Even if the type is defensible, some of the logic could do with more thought. In the type

streamDecodeUtf8With :: Maybe OnDecodeError -> ByteString -> Decoding

the Maybe OnDecodeError bit is maybe a little simple minded: it basically lets you decide whether you will go about things in the way we seem to be imagining (Nothing) or that you will use the exceptions and/or replacement scheme bos has in place.

The revised version of ibotty's function would look something like this:

decode = go B.empty (streamDecodeUtf8With Nothing) 
  where
   go old dec p = do 
       x <- lift (next p)
       case x of 
        Left r -> return (return r)
        Right (chunk, p') -> do
          case dec chunk of 
            Some txt new dec' -> do 
              yield txt
              go (accum txt old new) dec' p'
            Other txt bs -> do
              yield txt
              return $ do yield (accum txt old bs)
                          p'

   accum txt old new | T.null txt = old <> new 
                     | otherwise  = new

I think that's correct; it's based on a [ByteString] function I put in the quickcheck Properties file. The unpleasant necessity of constantly checking the Text field to see if it is null becomes clearer when you imagine that as you near the transition from Text to nonsense, you are being given one-byte bytestrings, or empty bytestrings. The developing continuation might consume any number of such bytestrings before it commits a Text, but then at the last moment realize it can't. So one won't be able to recover the information it contains without keeping track. Maybe this could somehow be put into streamDecodeWith with a better type.

Gabriella439 commented 10 years ago

Ok, so back to the original topic (lines and words), I finally pushed the fix to lines and simplified the implementation of words for pipes-bytestring. You can consult those for the Text equivalents.

michaelt commented 10 years ago

This words is nice demonstration of pipes style or pipes-parse style. I ran my little tests and made the corresponding changes. I will look into the RULES business.

michaelt commented 10 years ago

Esteemed comrades Gabriel and Tobias, I opened an issue corresponding to this business https://github.com/bos/text/issues/60 when it emerged that the new version of text is already on hackage. I guess this was the right thing to do? I mentioned it also to bgamari wondering if he might have a thought.
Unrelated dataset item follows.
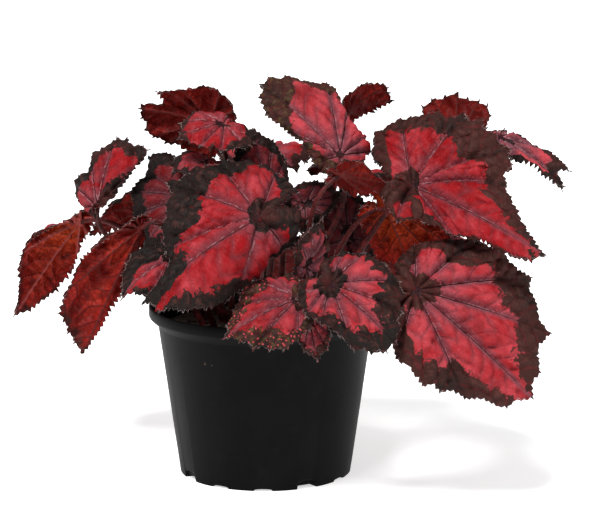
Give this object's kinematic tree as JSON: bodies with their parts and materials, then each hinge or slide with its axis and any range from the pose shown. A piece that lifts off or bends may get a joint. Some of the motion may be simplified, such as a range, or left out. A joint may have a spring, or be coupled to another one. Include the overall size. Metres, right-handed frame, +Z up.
{
  "type": "potted rex begonia",
  "caption": "Bushy rex begonia with large toothed red and dark leaves on long petioles, growing in a tapered round nursery pot.",
  "frame": {"origin": "middle of the pot's flat underside", "axes": "+Z up along the pot's axis, -Y towards the front that the picture shows, +X to its right"},
  "size_m": [0.3678, 0.3036, 0.2644],
  "materials": {
    "leaf": "satin",
    "pot": "satin",
    "soil": "matte"
  },
  "bodies": {
    "root": {"pot": "pot", "soil": "soil", "leaf_front_left": "leaf", "leaf_low_right": "leaf", "leaf_upper_right": "leaf", "leaf_top_upright": "leaf", "leaf_front_middle": "leaf", "leaf_front_lower": "leaf", "leaf_front_small": "leaf", "leaf_edge_on": "leaf", "leaf_right_underside": "leaf", "leaf_middle_underside": "leaf", "leaf_top_behind": "leaf", "leaf_upper_right_behind": "leaf", "leaf_far_right": "leaf", "leaf_upper_left": "leaf", "leaf_upper_left_inner": "leaf", "leaf_left_inner": "leaf", "leaf_left_raised": "leaf", "leaf_far_left": "leaf", "leaf_left_sloping": "leaf", "leaf_left_hanging": "leaf", "leaf_left_low": "leaf", "leaf_middle_left": "leaf", "leaf_middle_right": "leaf", "leaf_left_shaded": "leaf", "leaf_middle_shaded": "leaf", "leaf_back_right": "leaf", "leaf_back_middle": "leaf", "leaf_back_left": "leaf", "leaf_back_low_left": "leaf", "leaf_right_low": "leaf", "leaf_back_top": "leaf", "leaf_back_low_middle": "leaf", "leaf_back_low_right": "leaf", "leaf_right_middle": "leaf"}
  },
  "joints": []
}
michaelt commented 10 years ago

I was about to study the lenses branch of pipes-parse etc, when it occurred to me to see what would happen if one had done with the problem above by just recycling the cbits from text and ringing changes. The result is the branch https://github.com/michaelt/text-pipes/tree/stream I am pretty sure the material taken from text and revised is sound (unless by a subtlety to do with the character replacement scheme text uses). The revised Text.Pipes module (which is crude and has a couple bugs I've already thought of) is a little more complicated on further reflection, since the type of something like fromHandle is Handle -> Producer Text IO (Producer ByteString IO r) -- similarly for basically all things beginning Producer Text ... Of course, that sort of seems right.
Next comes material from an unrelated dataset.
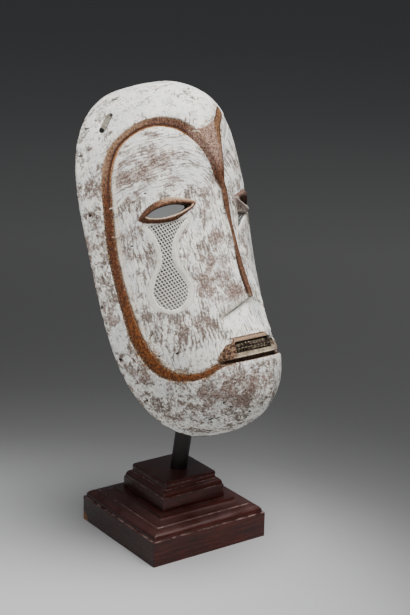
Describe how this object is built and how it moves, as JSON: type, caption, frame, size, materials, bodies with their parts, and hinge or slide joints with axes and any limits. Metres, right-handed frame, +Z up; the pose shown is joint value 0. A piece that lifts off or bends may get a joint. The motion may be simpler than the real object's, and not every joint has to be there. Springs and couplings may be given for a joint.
{
  "type": "carved mask on stand",
  "caption": "Tall oval carved wooden face mask, hollow at the back, whitened over brown, held leaning on a round rod above a stepped square moulded wooden stand.",
  "frame": {"origin": "middle of the stand's underside, on the surface it rests on", "axes": "+Z up, X and Y along the stand's sides; the mask looks toward -Y, turned 15 degrees toward +X"},
  "size_m": [0.221, 0.2403, 0.5062],
  "materials": {
    "chalked_wood": "matt chalk over carved wood, worn",
    "blackened_rod": "satin, stained near black",
    "dark_mahogany": "polished dark red brown"
  },
  "bodies": {
    "root": {"mask": "chalked_wood", "rod": "blackened_rod", "base_upper": "dark_mahogany", "base_lower": "dark_mahogany"}
  },
  "joints": []
}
I don't know what to make of such an idea. One question it obviously raises is whether to have done with the character replacement business which would in one way simplify things, and in another way complicate them.

Gabriella439 commented 10 years ago

Yeah, that's the right type, since that is what you would get if you applied decodeUtf8 to Pipes.ByteString.fromHandle.

I also want to note that the pipes-bytestring fromHandle and toHandle now run as fast as conduit in HEAD. I found out what was causing the slowdown, which was that pipes-bytestring was using hIsEOF to test for end of input, whereas conduit was just checking to see if the retrieved ByteString was empty. Now that I have switched to testing the ByteString it runs as fast as conduit now.

This means that you don't need to provide a separate fromHandle function for pipes-text. decodeUtf8 suffices and then people can reuse Pipes.ByteString.fromHandle. The other reason is so that you don't have to define all the minor variations on fromHandle, like hGet/hGetN/etc. The third reason is that you don't want to have to define a separate fromHandle function for each possible decoding (once we move beyond UTF8 decoding).

Also, note that there is a lenses branch of pipes-bytestring that has the API upgraded to use all the new pipes-parse idioms. However, I would caution you not to spend the effort to upgrade pipes-text to the new parsing idioms until I merge them into master. I want to put them through their paces more to see if there are any awkward parts of the API that I might have missed so far.

michaelt commented 10 years ago

Ah, yes, I had already taken the hIsEof bit on board, somehow; fromHandle as it was just inlined PB.fromHandle together with decodeUtf8.

In the version of the branch that I just pushed https://github.com/michaelt/text-pipes/tree/stream I have scrapped character replacement entirely which vastly simplifies everything including the quickcheck tests.

I haven't removed things like fromHandle and readFile , as I think ibotty and I were both thinking the module might well include some material akin to Pipes.Prelude (and say Data.Text.Lazy). Maybe this is turning out to be wrong, as the material is seeming a bit more technical.

On the other hand I wonder if a crude decoder function and IO accompaniments might not be desirable as an emulation of the text package and maybe to facilitate interoperation with it? That e.g. decodeUtf8 has type ... -> Pipe Text m (Pipe Bytestring m r) rather than ... -> Pipe Text m r might seem a somewhat heavy-weight method of error handling. I wonder if the text package would be as usable if something like decodeUtf8 had the type ByteString -> (Text, ByteString) , and if e.g. the things in Data.Text.IO like readFile were similarly typed. But I don't see how this could be done sensibly.